July 27, 2019 9:25 pm
I think I will stick with my 2001 Maxima and pay the cost of rather poor miles per gallon penalty. This video was almost scary.
Just let injury’s? No chest or head injuries…
I’d love to see this test done with a new Chrysler Pacifica and a new Civic. I wish NHTSA or IIHS would bring back these compatibility crash tests. I bet both vehicles would do better, especially the Civic. July 25, 2019 6:48 am
This Civic weighs about 2,500 lbs. The van weighs about 4,200 lbs. There’s a big reason for the damage discrepancy. The Civic did remarkably well for the weight discrepancy. It was the safest small car in 2001 after all with a 5 star NHTSA rating and good IIHS offset rating. Honda’s are usually very safe for their size and year. I wouldn’t want to drive a 2,500 pound anything, I drive a 3,600 pound 2011 Accord and feel quite safe in it, but I’d happily drive a new Civic from a safety standpoint.July 25, 2019 6:40 am
It’s a reason why those Honda’s got great gas mileage combined with the small engine and the beer can material it’s made of I see exactly why and I been looking for a older Honda to daily drive instead of my Jeep I think I’ll pass I’d rather keep driving my 13 mpg Jeep at least I know I’ll survive a crash in it lol.

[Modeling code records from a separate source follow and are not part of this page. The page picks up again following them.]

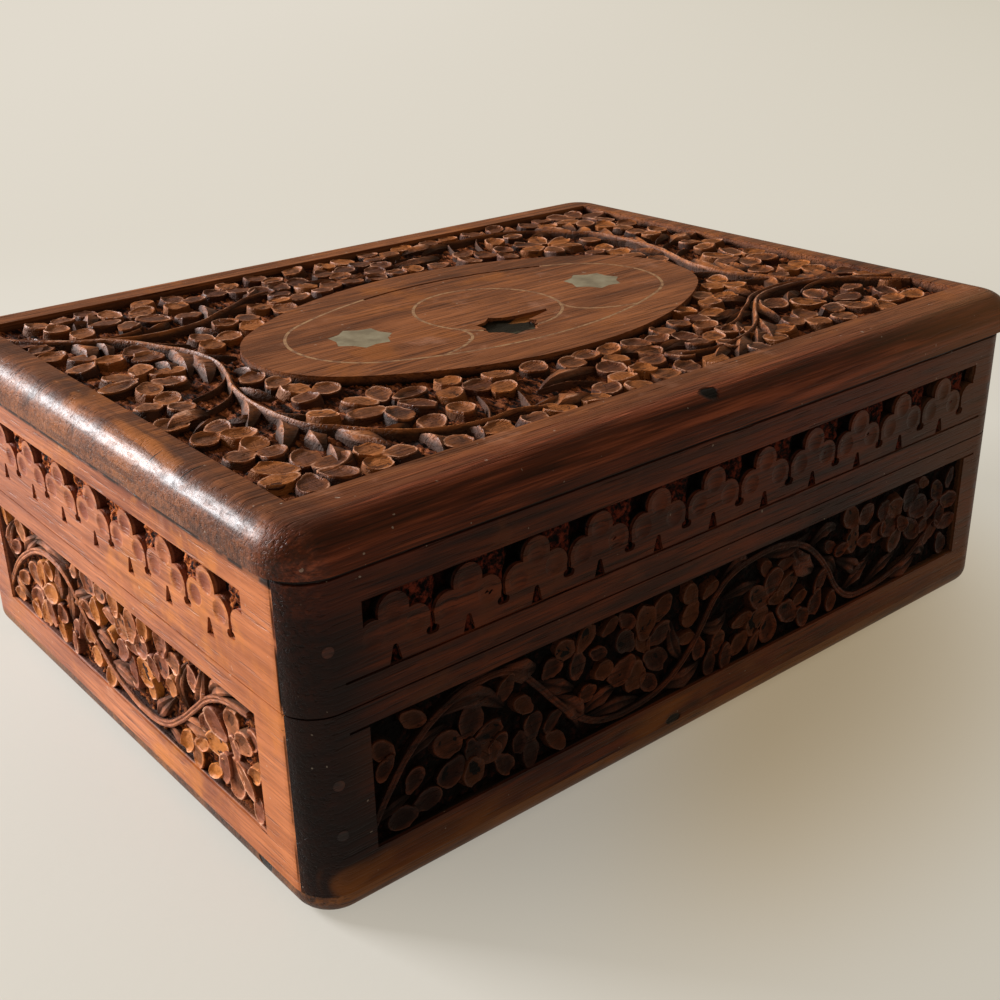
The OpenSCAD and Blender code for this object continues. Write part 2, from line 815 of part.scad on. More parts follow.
module lid_top_board() {
    color(wood_mid)
        difference() {
            translate([0, 0, seam_z])
                rounded_slab(box_length + 2 * overhang, box_depth + 2 * overhang,
                    corner_radius + overhang, top_thick, top_edge);
            translate([0, 0, top_z - petal_drop])
                linear_extrude(petal_drop + past) sunk_field();
            translate([0, 0, top_z - field_depth])
                linear_extrude(field_depth + past)
                    difference() {
                        sunk_field();
                        carved_petals();
                        carved_vines();
                    }
            translate([0, 0, top_z - wire_depth])
                linear_extrude(wire_depth + past) {
                    oval_line(inlay_room);
                    ring_line(inlay_room);
                    lobe_line(-1, inlay_room);
                    lobe_line(1, inlay_room);
                }
            translate([0, 0, top_z - rosette_thick])
                linear_extrude(rosette_thick + past) {
                    for (side = [-1, 1])
                        translate([side * rosette_offset, 0]) rosette(inlay_room);
                    pocket(0);
                }
        }
}

// A skirt board of the lid at the front, with its band
module carved_long_skirt() {
    difference() {
        long_board(lid_low, seam_z);
        carved_band(band_long, first_club_long, box_depth / 2);
        incised_line(band_long, band_low, box_depth / 2);
    }
}

module carved_short_skirt() {
    difference() {
        short_board(lid_low, seam_z);
        rotate([0, 0, -90])
            carved_band(band_end, first_club_end, box_length / 2);
        pegs(lid_peg_heights, peg_room);
    }
}

module lid_front_board() {
    color(wood_dark)
        difference() {
            carved_long_skirt();
            pegs(lid_peg_heights, peg_room);
        }
}

module lid_back_board() {
    color(wood_dark)
        difference() {
            rotate([0, 0, 180]) carved_long_skirt();
            pegs(lid_peg_heights, peg_room);
            for (side = [-1, 1])
                hinge_seat(side * hinge_offset, lid_low - past, lid_low + leaf_thick);
            lid_side() hinge_screws(body_top, peg_room, false);
        }
}

module lid_left_board() {
    color(wood_light) carved_short_skirt();
}

module lid_right_board() {
    color(wood_light) rotate([0, 0, 180]) carved_short_skirt();
}

module lid_pegs() {
    color(wood_peg)
        flush_pegs(lid_peg_heights, lid_low, seam_z);
}

module oval_wire() {
    color(brass)
        translate([0, 0, top_z - wire_depth])
            linear_extrude(wire_depth)
                difference() {
                    oval_line(0);
                    translate([lost_wire_from, 0])
                        square([lost_wire_to - lost_wire_from, wire_half_depth + wire_width]);
                }
}

module ring_strip() {
    color(brass)
        translate([0, 0, top_z - wire_depth])
            linear_extrude(wire_depth)
                difference() {
                    ring_line(0);
                    pocket(wire_width);
                }
}

module lobe_strip(side) {
    color(brass)
        translate([0, 0, top_z - wire_depth])
            linear_extrude(wire_depth) lobe_line(side, 0);
}

module inlaid_rosette(side) {
    color(stone)
        translate([side * rosette_offset, 0, top_z - rosette_thick])
            linear_extrude(rosette_thick) rosette(0);
}

module body_leaf(side) {
    color(brass) hinge_leaf(side * hinge_offset, false);
}

module lid_leaf(side) {
    color(brass) lid_side() hinge_leaf(side * hinge_offset, true);
}

base_board();
front_board();
back_board();
left_end_board();
right_end_board();
body_pegs();
lid_top_board();
lid_front_board();
lid_back_board();
lid_left_board();
lid_right_board();
lid_pegs();
oval_wire();
ring_strip();
lobe_strip(-1);  // left_lobe_strip
lobe_strip(1);  // right_lobe_strip
inlaid_rosette(-1);  // left_rosette
inlaid_rosette(1);  // right_rosette
body_leaf(-1);  // left_hinge_body_leaf
body_leaf(1);  // right_hinge_body_leaf
lid_leaf(-1);  // left_hinge_lid_leaf
lid_leaf(1);  // right_hinge_lid_leaf
color(brass) hinge_pin(-hinge_offset);  // left_hinge_pin
color(brass) hinge_pin(hinge_offset);  // right_hinge_pin
color(brass) hinge_screws(body_top, 0, true);  // body_hinge_screws
color(brass) lid_side() hinge_screws(body_top, 0, true);  // lid_hinge_screws
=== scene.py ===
"""Carved keepsake box with a hinged lid: the carving, the finishes, the studio and the camera."""

import math
import random

import bmesh
import bpy
from mathutils import Matrix, Vector


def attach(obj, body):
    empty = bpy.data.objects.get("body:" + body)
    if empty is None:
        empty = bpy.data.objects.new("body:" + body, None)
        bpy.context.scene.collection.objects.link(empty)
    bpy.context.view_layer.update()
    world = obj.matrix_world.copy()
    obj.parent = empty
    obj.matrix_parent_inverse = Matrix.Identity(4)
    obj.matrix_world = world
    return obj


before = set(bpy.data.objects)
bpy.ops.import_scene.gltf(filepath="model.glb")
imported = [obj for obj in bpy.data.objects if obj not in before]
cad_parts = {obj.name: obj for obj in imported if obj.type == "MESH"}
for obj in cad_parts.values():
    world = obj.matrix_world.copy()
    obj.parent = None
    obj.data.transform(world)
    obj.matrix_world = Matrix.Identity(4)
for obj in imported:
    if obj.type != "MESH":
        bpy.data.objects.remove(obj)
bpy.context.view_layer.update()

MM = 0.001

# Heights and depths of the box, in millimetres, as the boards are cut.
TOP_Z = 94.3
FIELD_DEPTH = 3.5
PANEL_DEPTH = 3.0
BAND_DEPTH = 3.2
CLUB_PITCH = 19.35
HALF_LENGTH = 124.5
HALF_DEPTH = 94.0
FIELD_MIDDLE = 1.3
# Heights that the petals left standing in the solid boards reach above the ground of the lid and of a panel.
TOP_PETAL = 2.4
PANEL_PETAL = 1.8
# How far a rough ground reaches up its face, from and to, and the height of its cuts.
FIELD_RANGE, PANEL_RANGE, BAND_RANGE = (-79.6, 82.2), (14.3, 45.7), (58, 75)
GROUND_HEIGHT, BAND_GROUND_HEIGHT = 1.5, 2.2
# How far the field's ground reaches sideways from the middle of its face.
FIELD_REACH = 115.4
# The same for a band's, where its first club stands, and on which side of a gap it comes up near the face.
BAND_LONG, BAND_END = (108.4, -100.9, -1), (73.4, -58.05, 1)

# Each carved face lies flat while it is worked: u to the right, v up the face, height out of the ground.
# A face is its origin on the ground and its u, v and outward directions.
FACES = {"top": ((0, 0, TOP_Z - FIELD_DEPTH), (1, 0, 0), (0, 1, 0), (0, 0, 1))}
for side, u, out, half in (
    ("front", (1, 0, 0), (0, -1, 0), HALF_DEPTH),
    ("back", (-1, 0, 0), (0, 1, 0), HALF_DEPTH),
    ("left", (0, -1, 0), (-1, 0, 0), HALF_LENGTH),
    ("right", (0, 1, 0), (1, 0, 0), HALF_LENGTH),
):
    for name, depth in ((side, PANEL_DEPTH), (side + "_band", BAND_DEPTH)):
        FACES[name] = ([way * (half - depth) for way in out], u, (0, 0, 1), out)

# The lid's flowers, drawn for one half of the field. Half a turn about its middle gives the other half.
# A trefoil is its centre and turn, a blossom has its number of petals too, and a single petal is its centre.
TOP_TREFOILS = [
    (-100, 73, 25), (-60.5, 70.5, 105), (-44, 72.5, 60), (-42, 47, 40), (-58, 38.5, 40), (-105.5, 33, 100),
    (-72, 29.5, 115), (-106, -9.5, 55), (-75.5, -25, 115), (-105.5, -35.5, 65), (-105, -50, 65),
    (-46, -47, 90), (-85.5, -70.5, 100), (-8, -66.5, 100), (-3, -53, 25), (8, -63.5, 80), (21, -53, 70),
    (27, -64.5, 40),
]
TOP_BLOSSOMS = [(-80.5, 64.5, 35, 5), (-101.5, 11, 10, 6), (-66, -45, 10, 6), (-102.5, -67, 5, 6)]
TOP_SINGLES = [
    (-111.5, 62), (-96.5, 60), (-88, 77), (-70, 76.5), (-66.5, 55), (-37, 63.5), (-111.5, 53),
    (-111.5, 45.5), (-92.5, 35), (-92.5, 27.5), (-80, -6), (-77.5, -13.5), (-112, -22.5), (-82, -41.5),
    (-65.5, -62), (-55.5, -60), (-68, -75.5), (-57, -75), (-47.5, -76), (-38.5, -74.5), (-27, -76),
    (-37.5, -54.5), (-33.5, -47), (-23, -48.5), (-13.5, -51.5), (-19.5, -72), (-13.5, -76), (-1.5, -74.5),
    (6, -73.5), (16, -75.5), (31, -76), (9.5, -52.3), (31, -47.5), (35, -54),
]
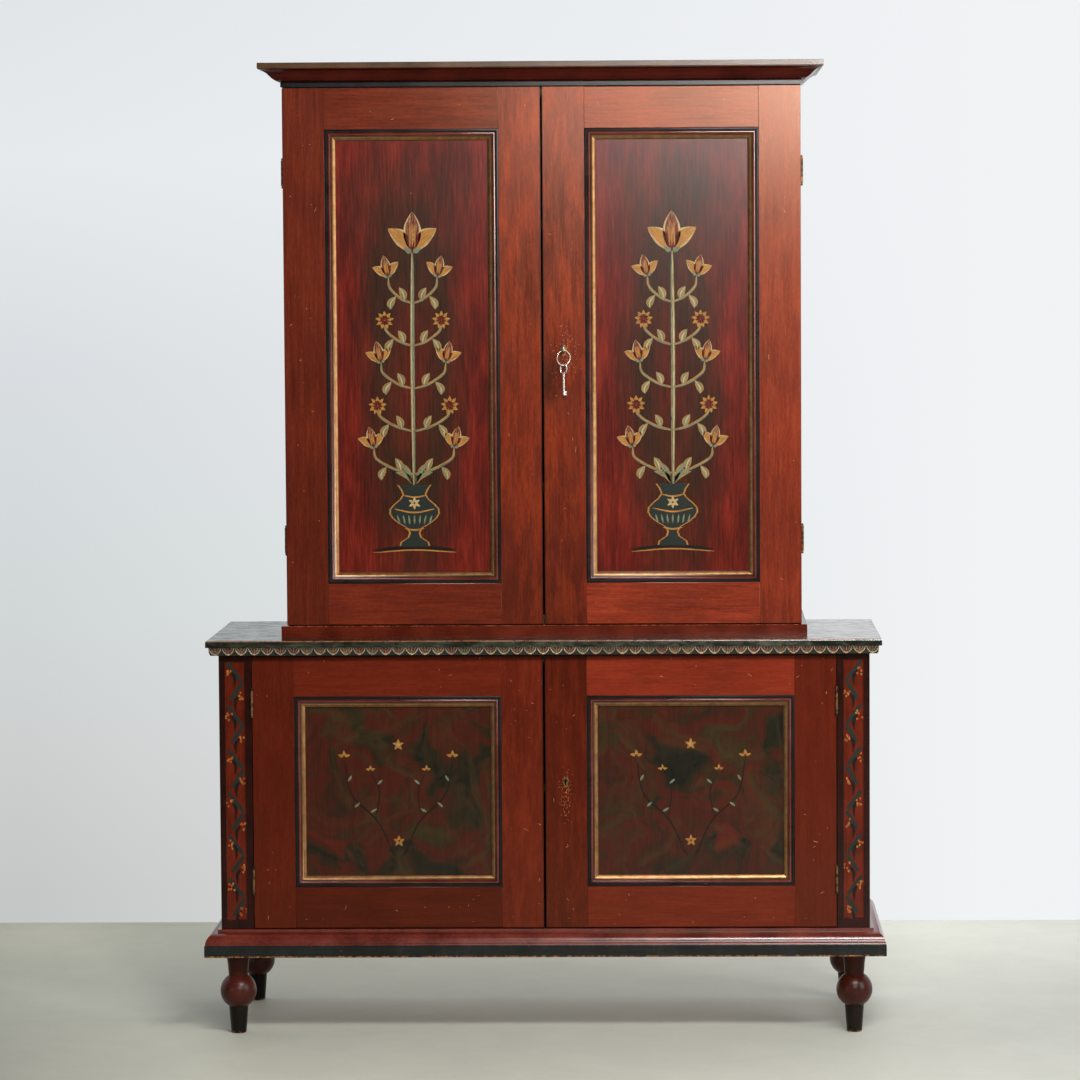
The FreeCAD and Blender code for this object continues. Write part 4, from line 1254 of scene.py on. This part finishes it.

The Caravan has always done well in accidents. A Caravan hit a brand new Ford F150 head on near Bullhead City, even though nobody died except for a dog, the Caravan fared a lot better.
This is the kind of crash the first responders get to and they’re in total amazement that one of the people survived (here, the Civic driver). With how mangled that Civic was I’m amazed the dummy didn’t record fatal injury measures. It looked significantly worse than the Civic in the Silverado vs Civic offset crash test. Injured, yes, but definitely alive. July 24, 2019 6:09 pm
Good grief, the Civic fared better when it hit that Chevy pickup than this van!